There is existing work on automated configuration testing, notably the work done by Adam Porter and colleagues on Distributed Continuous Quality Assurance
(Steve says) in HP we've used a Pseudo-RNG to drive transforms to the infrastructure and deployed applications, this explores some of the space and is somewhat replicable.

Proposal: Make this a research topic, pull in the experts in testing, and give encouragement to work on this problem. Offering cluster time may help.

Testing applications that run on Hadoop

This was goal of Alex's Circus prototype: something to make it easier for you to be confident that your code will work.

Testing changes to Hadoop, fast

Hadoop unit/functional testing is slow with MiniMR/MiniDFS cluster setup and teardowns per test. This could be addressed by having more Mini cluster reuse, but it could be even faster if people could push out newly compiled JARs and test them at scale.

Testing Hadoop Distributions

This is a problem which Cloudera and others who distribute/internally package and deploy Hadoop have: you need to know that your RPMs or other redistributables work.

It's similar to the cluster acceptance test problem, except that you need to create the distribution packages and install them on the remote machines, then run the tests. The testing-over-IaaS platforms use cases are closer.

Testing RPM upgrades from many past versions is tricky.

Simulating Cluster Failures

Cluster failure handling -especially the loss of large portions of a large datacenter, is something that is not currently formally tested. There are big fixes that go into Hadoop to test some of this, but loss of a quarter of the datanodes is a disaster that doesn't get tested at scale before a release is made.

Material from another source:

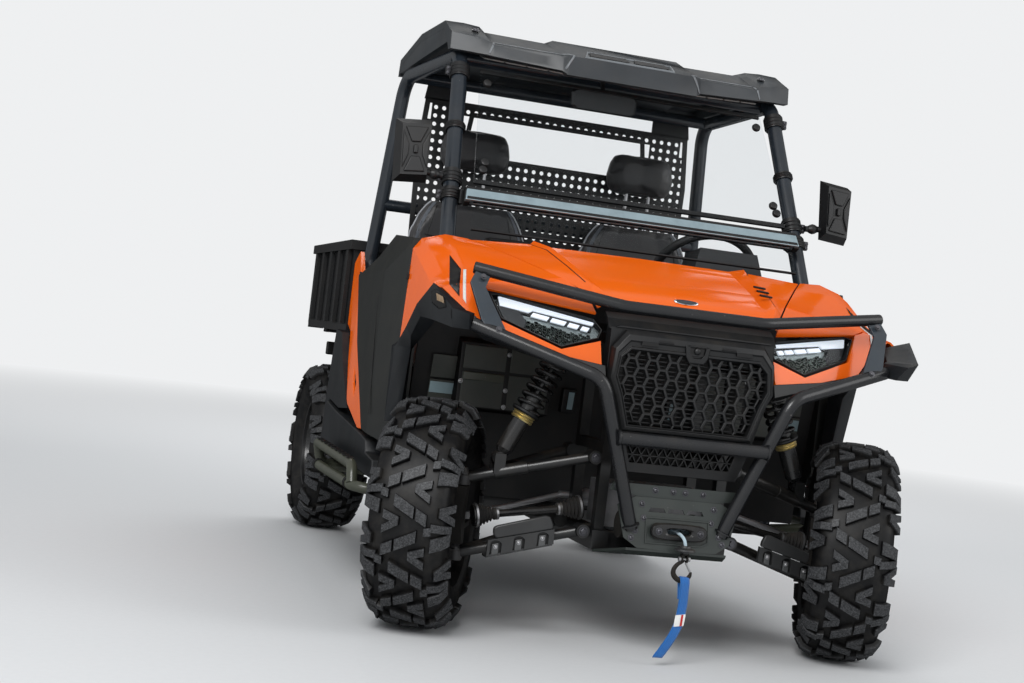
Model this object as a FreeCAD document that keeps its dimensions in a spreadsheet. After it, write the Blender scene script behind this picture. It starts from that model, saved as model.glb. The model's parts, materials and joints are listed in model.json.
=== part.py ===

Network failures can be simulated on some IaaS platforms just by breaking a virtual link
Forcibly killing processes is a more realistic approach which works on most platforms, though it is hard to choreograph

Proposal: Any Infrastructure API ought should offer the opportunity to simulate failures, either by turning off nodes without warning, or (better) breaking the network connections between live nodes.